In 1933 the picture changes. Braunschweig becomes a large and important city at the heart of Germany's enormous weapons industry. Building is now an instrument of political will. Besides military and party buildings, residential construction is also expanded, albeit in a once again more conservative, and simple form. Beginning in 1933, the population of Braunschweig grows throughout the war by some 25% (156,000–200,000).

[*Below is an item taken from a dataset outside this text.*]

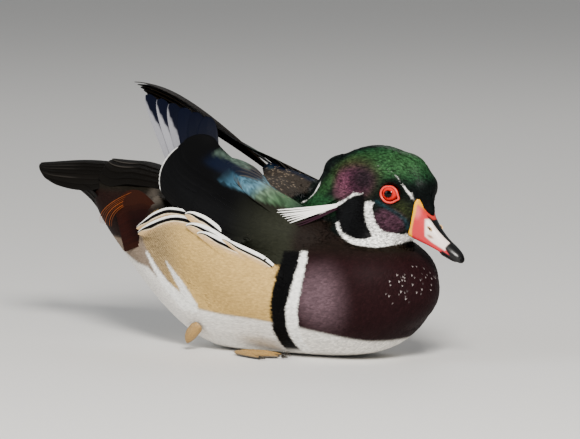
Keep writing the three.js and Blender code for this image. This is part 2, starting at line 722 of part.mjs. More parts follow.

Allied bombing during the war produces horrific scars. The image of the city is disfigured beyond recognition. Ninety percent of the city is destroyed, though many of the residential buildings erected during the "Third Reich" survive the carpet bombing. Today, some 50,000 residents still live in apartments from this era. Of the surviving timber frame houses in the city center, more than half are razed to provide space for an automobile friendly reconstruction. The historic image of the city is only to be preserved within certain "Islands of Tradition," (e.g. Magniviertel). When the ruins of the old residential palace are torn down in 1960 rather than rebuilt, older residents can no longer recognize anything familiar in the new city center. The Bohlweg becomes the local "Kudamm" (short for Kurfürstendamm, Berlin's luxury shopping street) and now looks like a modern stage design for a smart period film set in the 1950s. The only thing that remains is the foundation that existed before the war: two ring roads around a center, and radially oriented traffic axis with accompanying residential settlements. Despite Braunschweig's architectural expansion in the 1970s through high-rise building projects on the city periphery (e.g. Weststadt), the city still seeks its identity between the palace and the castle square.